IDEAS home Printed from https://ideas.repec.org/a/wly/greenh/v8y2018i6p1110-1123.html
   My bibliography  Save this article

Explaining steam‐enhanced carbonation of CaO based on first principles

Author

Listed:
  • Peng Yang
  • Lunbo Duan
  • Hongjian Tang
  • Tianyi Cai
  • Zhao Sun

Abstract

Calcium‐based sorbents have been regarded as effective agents for capturing CO2 from industrial flue gas. Recent studies have shown that steam can enhance the carbonation performance of calcium‐based sorbents. In this paper, a CaO (001) surface was made to investigate the micro‐level mechanism of steam‐enhanced carbonation based on first principles calculations. Charge transfer and bond population were calculated to evaluate an interaction effect between adsorbates and the CaO (001) surface. Individual adsorption of CO2 and H2O was compared with binary adsorption and co‐adsorption of the two molecules on the CaO (001) surface, based on dispersion‐corrected density functional theory (DFT‐D) calculations. First, the predicted adsorption energies suggest the O‐top site is the best site. It forms carbonate‐like structure and hydroxyl‐like structure for the individual adsorption of CO2 and H2O. Binary adsorption calculations indicate that H2O is more easily adsorbed by the CaO (001) surface than CO2. The adsorption of H2O and CO2 adsorption are promoted in comparison with their individual adsorption on the CaO (001) surface.

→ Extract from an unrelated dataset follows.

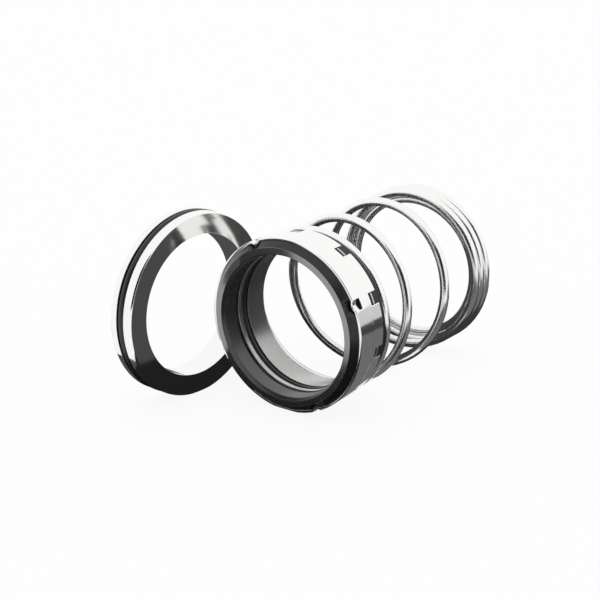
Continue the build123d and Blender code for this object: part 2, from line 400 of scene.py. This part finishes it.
SEAT_BORE, SEAT_RIM, SEAT_CHAMFER, SEAT_BACK = 27.7, 35.85, 0.5, 10.9
GROOVE_FRONT, GROOVE_BACK, GROOVE_FLOOR = 4.0, 7.7, 32.43
seat = turned_ring("seat_ring_lapped", [
    (0, SEAT_BORE), (0, SEAT_RIM - SEAT_CHAMFER), (SEAT_CHAMFER, SEAT_RIM),
    (GROOVE_FRONT, SEAT_RIM), (GROOVE_FRONT, GROOVE_FLOOR), (GROOVE_BACK, GROOVE_FLOOR),
    (GROOVE_BACK, SEAT_RIM), (SEAT_BACK - SEAT_CHAMFER, SEAT_RIM),
    (SEAT_BACK, SEAT_RIM - SEAT_CHAMFER), (SEAT_BACK, SEAT_BORE),
])
bevel_edges(seat, width=0.12)
coat(seat, ground, lapped)
for face in seat.data.polygons:
    if face.normal.y < -0.99:          # the flat front, without its broken edges
        face.material_index = 1
stand_beside_head(seat)
ready(seat, HEAD, "seat_alloy", "seat_ring")

# %% [markdown]
# ## O-rings
# An O-ring comes out of a two-part mould that closes on its middle plane, so a hair of flash
# is trimmed round it, inside and outside. I start from a torus, pick the two loops on that
# plane and scale them out by a few hundredths of a millimetre.

# %% Rings of round section
def round_ring(name, station, centre_radius, thickness):
    """A ring of round section round the shaft axis."""
    bpy.ops.object.select_all(action="DESELECT")
    bpy.ops.mesh.primitive_torus_add(
        major_segments=192, minor_segments=32, major_radius=centre_radius * MM,
        minor_radius=thickness / 2 * MM, location=(0, (station - STATION) * MM, 0),
        rotation=(pi / 2, 0, 0),
    )
    ring = bpy.context.object
    ring.name = name
    bpy.ops.object.transform_apply(location=True, rotation=True, scale=True)
    return ring


FLASH = 0.03                           # how far the trimmed parting line stands out
ON_LOOP = 0.01                         # how near a corner lies to the loop it belongs to


def o_ring(name, station, centre_radius, cord):
    """A moulded O-ring with the thin parting line its mould leaves."""
    ring = round_ring(name, station, centre_radius, cord)
    for side in (-1, 1):
        loop_radius = centre_radius + side * cord / 2
        pick(ring, "VERT", lambda a, angle, r: abs(a - station) < ON_LOOP
             and abs(r - loop_radius) < ON_LOOP)
        stretch = 1 + side * FLASH / loop_radius
        bpy.ops.transform.resize(value=(stretch, 1, stretch), center_override=(0, 0, 0))
        bpy.ops.object.mode_set(mode="OBJECT")
    bpy.ops.object.shade_smooth_by_angle(angle=radians(ROUND_UP_TO))
    return ring


# %% [markdown]
# The seat's O-ring stands a tenth of a millimetre out of its groove. It seals the seat in
# the pump's cover, and here the seat rests on it.

# %% Seat O-ring
SEAT_CORD, SEAT_SEAL_RIM = 3.5, 35.95
seat_seal = o_ring(
    "seat_o_ring_moulded", (GROOVE_FRONT + GROOVE_BACK) / 2,
    SEAT_SEAL_RIM - SEAT_CORD / 2, SEAT_CORD,
)
stand_beside_head(seat_seal)
coat(seat_seal, rubber)
ready(seat_seal, HEAD, "black_rubber", "seat_o_ring")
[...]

Moreover, the analysis of adsorption energies and partial density of states (PDOS) suggests that a H2O‐CaO (001) surface (CaO (001) surface that has already adsorbed H2O) is more reactive than the clean CaO (001) surface for CO2 adsorption, which further supports the idea that the steam‐enhanced mechanism is an Eley–Rideal (E–R) mechanism, which means H2O is adsorbed on the CaO surface, and then CO2 is adsorbed. © 2018 Society of Chemical Industry and John Wiley & Sons, Ltd.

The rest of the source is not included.